Я и есть этот мальчик. Точнее, я был этим мальчиком.
Я таскался на почту и эти журналы читал,
где печатался сноб-эмигрант с оттопыренным пальчиком.
Стать таким же мечтал.
Кофе лавою в глотку, сонеты помалу в журнальчики,
в горле жёлчная горечь и ком.
Извините, я не консультирую, мальчики.
Наперёд не скажу ни о ком.
Эмигрант в окружении «священных теней», с биографией хранителя ушедших героев «царскосельского круга», разрываемый рефлексией над субъективно понимаемым «предательством» родины и непритворным одиночеством, – такой герой обречён на внимание, какого бы внимания он ни чаял. «Уральский акцент» – та живая, неподдельная нота разочарования, за которой наступает… хочется верить, не то, что прокламировано в финалах некоторых стихотворений («может, лучше кинжал бы да яд?»), но – принципиально иной вектор осмысления явленной и уже знакомой читателю биографии.
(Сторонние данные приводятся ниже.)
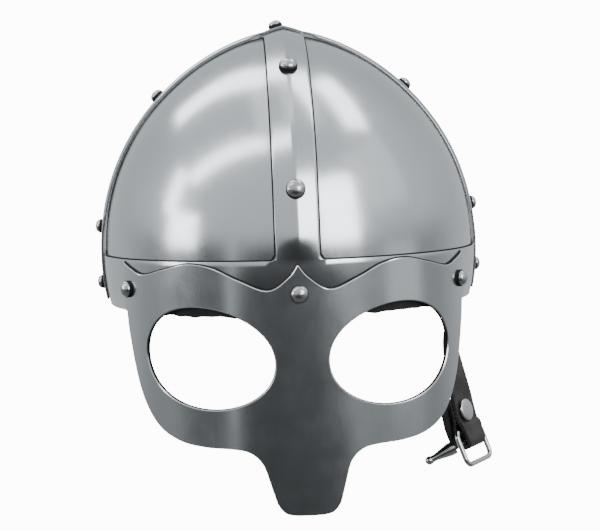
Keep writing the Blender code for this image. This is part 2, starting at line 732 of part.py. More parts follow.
def mesh_from_curve(name, points, radius, closed, resolution, guides):
    """A round wire through points, as a closed mesh."""
    curve = bpy.data.curves.new(name, "CURVE")
    curve.dimensions = "3D"
    curve.bevel_depth = radius
    curve.bevel_resolution = resolution
    curve.use_fill_caps = not closed
    spline = curve.splines.new("POLY")
    spline.points.add(len(points) - 1)
    for slot, point in zip(spline.points, points):
        slot.co = (*point, 1.0)
    spline.use_cyclic_u = closed
    holder = bpy.data.objects.new(name + "_curve", curve)
    guides.objects.link(holder)
    bpy.context.view_layer.update()
    ready = holder.evaluated_get(bpy.context.evaluated_depsgraph_get())
    mesh = bpy.data.meshes.new_from_object(ready)
    bpy.data.objects.remove(holder, do_unlink=True)
    tidy = bmesh.new()
    tidy.from_mesh(mesh)
    bmesh.ops.remove_doubles(tidy, verts=tidy.verts, dist=1e-6)
    bmesh.ops.recalc_face_normals(tidy, faces=tidy.faces)
    tidy.to_mesh(mesh)
    tidy.free()
    return mesh


def rounded_rectangle(wide, long, corner, steps=3):
    points = []
    for sx, sy, start in ((1, 1, 0), (-1, 1, 1), (-1, -1, 2), (1, -1, 3)):
        middle = Vector((sx * (wide / 2 - corner), sy * (long / 2 - corner)))
        for k in range(steps + 1):
            angle = math.pi / 2 * (start + k / steps)
            points.append(middle + corner * Vector((math.cos(angle), math.sin(angle))))
    return points


def make_buckle(bar_section, bright, collection, guides):
    """Rectangular wire frame with a centre bar, in the plane of the strap's end."""
    bar, across, _, along, _ = bar_section
    wire = BUCKLE_WIRE / 2
    loop = [bar + across * point.x + along * (point.y + BUCKLE_OFFSET)
            for point in rounded_rectangle(BUCKLE_WIDTH, BUCKLE_LENGTH, BUCKLE_CORNER)]
    mesh = mesh_from_curve("buckle_frame", loop, wire, True, 2, guides)
    frame = add_object("buckle_frame", mesh, bright, collection, 50)
    ends = [bar - across * BUCKLE_WIDTH / 2, bar + across * BUCKLE_WIDTH / 2]
    rod = bpy.data.objects.new("buckle_bar", mesh_from_curve("buckle_bar", ends, 0.9 * wire, False, 2, guides))
    guides.objects.link(rod)
    rod.hide_render = True
    rod.display_type = "WIRE"
    boolean_with(frame, rod, "UNION")
    bake(frame)


def make_strap_tip(start, bright, collection):
    """Tapered metal tip with a round knob, on the long strap's point."""
    knob = Vector((TIP_KNOB_OUT * HALF_WIDTH, start.y, -TIP_KNOB_DOWN * MASK_DROP))
    run = knob - start
    length = run.length
    ball = TIP_KNOB / 2
    neck = TIP_NARROW / 2
    profile = [(0.0, length + ball)]
    for k in range(1, 5):
        angle = math.pi * k / 6
        profile.append((ball * math.sin(angle), length + ball * math.cos(angle)))
    profile.append((neck, length - math.sqrt(ball * ball - neck * neck)))
    profile += [(TIP_WIDE / 2, TIP_GAP), (0.0, TIP_GAP)]
    tip = turned("strap_tip", profile, RIVET_SIDES, bright, collection)
    seat(tip, start, run.normalized(), 0.0)


def make_strap_and_buckle(materials, collection, guides):
    leather, bright = materials["leather"], materials["buckle_steel"]
    short = strap_sections(BUCKLE_STRAP)
    strap_from("strap_buckle_side", folded_strap(short), leather, collection)
    long = strap_sections(LONG_STRAP)
    strap_from("strap_long", [section[:3] for section in long], leather, collection)
    make_buckle(short[-1], bright, collection, guides)
    make_strap_tip(long[-1][0], bright, collection)

    # The flat rivet that closes the fold and holds the long strap inside it
    bar = short[-1][0]
    centre, across, _, _, inward = min(short, key=lambda rung: abs((bar - rung[0]).length - CAP_ABOVE_BAR))
    outer_face = leg_spread((bar - centre).length) + STRAP_THICK / 2
    cap = turned("strap_rivet", [(0.0, CAP_THICK), (0.42 * CAP_DIAMETER, CAP_THICK),
                                 (CAP_DIAMETER / 2, 0.45 * CAP_THICK), (CAP_DIAMETER / 2, 0.0),
                                 (0.0, 0.0)], 16, bright, collection)
    seat(cap, centre - inward * outer_face - across * CAP_FORWARD, -inward, CAP_GAP)


def build():
    clear_scene()
    collection = bpy.data.collections.new("viking_mask_helmet")
    guides = bpy.data.collections.new("cutters")
    bpy.context.scene.collection.children.link(collection)
    bpy.context.scene.collection.children.link(guides)
    materials = {name: make_material(name) for name in MATERIALS}
    steel = materials["steel"]
    make_frame(steel, collection)
    for end_name, end in (("front", -1), ("rear", 1)):
        for side_name, side in (("left", -1), ("right", 1)):
            make_panel(f"panel_{end_name}_{side_name}", side, end, steel, collection)
    make_ear_band(steel, collection)
    make_mask(steel, collection, guides)
    make_rivets(materials["rivet_steel"], collection)
    make_strap_and_buckle(materials, collection, guides)


build()
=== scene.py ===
"""Looks of the viking mask helmet: smooth sheet metal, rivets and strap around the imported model."""
import math
from bisect import bisect_right

import bmesh
import bpy
from mathutils import Matrix, Quaternion, Vector, noise


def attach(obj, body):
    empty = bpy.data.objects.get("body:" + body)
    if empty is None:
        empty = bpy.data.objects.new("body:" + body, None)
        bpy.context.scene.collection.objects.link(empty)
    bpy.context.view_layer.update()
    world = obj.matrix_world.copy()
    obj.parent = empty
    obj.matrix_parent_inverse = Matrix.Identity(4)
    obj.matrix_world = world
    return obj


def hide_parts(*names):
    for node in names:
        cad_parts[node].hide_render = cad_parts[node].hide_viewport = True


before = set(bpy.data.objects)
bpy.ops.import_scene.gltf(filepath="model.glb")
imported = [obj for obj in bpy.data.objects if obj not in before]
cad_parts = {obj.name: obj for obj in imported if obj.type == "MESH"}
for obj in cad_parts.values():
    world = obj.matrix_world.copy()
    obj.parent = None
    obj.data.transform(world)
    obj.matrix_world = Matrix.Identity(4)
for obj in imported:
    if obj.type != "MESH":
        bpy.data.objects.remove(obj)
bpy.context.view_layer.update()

# Driving sizes of the helmet, in metres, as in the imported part
HALF_WIDTH = 0.1008
HALF_LENGTH = 0.117
BROW_HEIGHT = 0.027
DOME_RISE = 0.118
DOME_POINT = 1.65
DOME_SHOULDER = 2.10
BROW_TUCK = 0.003
BROW_TUCK_POWER = 2.2
SHEET = 0.0012
SEAT_GAP = 0.0003
PANEL_LAP = 0.008
PANEL_LAP_CENTRE = 0.006
PANEL_SPLIT = 0.0004
BAND_WIDTH = 0.0215
RIDGE_RISE = 0.0021
RIDGE_FADE = 0.009
WINDOW_FILLET = 0.002
EAR_BAND_WIDTH = 0.026
EAR_BAND_DRESS = 0.003
EAR_BAND_SINK = 0.0011
EAR_BAND_SINK_SHARE = 0.03
EAR_BAND_FOOT = 0.0025
MASK_HALF_LENGTH = 0.1085
MASK_DROP = 0.0972
MASK_LEAN = math.radians(1.2)
MASK_PIVOT = 0.45
EYE_OUT = 0.0506
EYE_DOWN = 0.0205
EYE_HALF_WIDTH = 0.0377
EYE_HALF_HEIGHT = 0.0250
EYE_TILT = math.radians(5.6)
EYE_SQUARENESS = 2.05
STRAP_WIDTH = 0.020
STRAP_THICK = 0.0024
TURN_BACK = 0.026
BUCKLE_WIDTH = 0.0285
BUCKLE_LENGTH = 0.019
BUCKLE_OFFSET = 0.003
BUCKLE_WIRE = 0.0029
BUCKLE_CORNER = 0.004
CAP_ABOVE_BAR = 0.0168
CAP_FORWARD = 0.0022
CAP_DIAMETER = 0.0123
CAP_THICK = 0.0012
CAP_GAP = 0.0012
TIP_WIDE = 0.0076
TIP_NARROW = 0.0040
TIP_KNOB = 0.0050
TIP_GRIP = 0.0010          # how far the tip closes over the strap's end
TIP_KNOB_OUT = 0.749
TIP_KNOB_DOWN = 0.981
RIVET_HEAD = 0.0090
SMALL_RIVET_HEAD = 0.0073
MASK_RIVET_HEAD = 0.0082
RIVET_RISE_SHARE = 0.38
RIVET_GAP = 0.0005
COLLAR_REACH = 1.06        # radius of the black collar, painted shade under a head, over the head's radius
COLLAR_RISE = 0.17         # how far it covers the head, as a share of the head's rise
HEAD_LIFT = 0.0006         # how far the collar holds the head off the sheet
FRAME_LAYER = SEAT_GAP + SHEET
EAR_BAND_LAYER = FRAME_LAYER + SEAT_GAP + SHEET
MASK_LAYER = EAR_BAND_LAYER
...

В самом деле, третий сборник, перемалывающий те же мотивы, будет явным избытком.
[1] Евгений Абдуллаев. От 30 до 1300. Семь поэтических сборников 2012 года // Дружба народов. 2013. № 4.
[2] В рецензии на «Смотреть на бегемота» эту особенность дозморовского стиля уже отмечала Людмила Вязмитинова: «…Дозморова, стихи которого пересыпаны отсылками – от прямого упоминания и строгих центонов до едва уловимых аллюзий – к (по мере убывания частотности) Ходасевичу, Пушкину, Лермонтову, Блоку, Брюсову, Бродскому, Гандлевскому и многим другим – до “Повести временных лет” и Библии» (Людмила Вязмитинова. Такая вот традиция // Новый мир. 2013. № 7).
[3] К слову, и «мне сорок пять, а кажется, что вечность» отсылает не только к очевидному первоисточнику – «Мне тридцать лет, а кажется, что триста» Максима Амелина, но и – не столь очевидно – к Тарковскому: «Как много я прожил на свете! / Столетие! Тысячу лет!». Важность фигуры Тарковского для себя Дозморов подчёркивает и в отдельном стихотворении из «Смотреть на бегемота», посвящённом ему («Когда дождливое, сырое…»): там, в частности, упоминается и про «шестнадцать строчек», которые лирический герой по-гандлевски «протрубит в осенний сумрак». Не идёт ли речь о шестнадцати строчках из стихотворения Тарковского, на котором строится упоминаемый нами текст, построенный на последовательной аллюзии?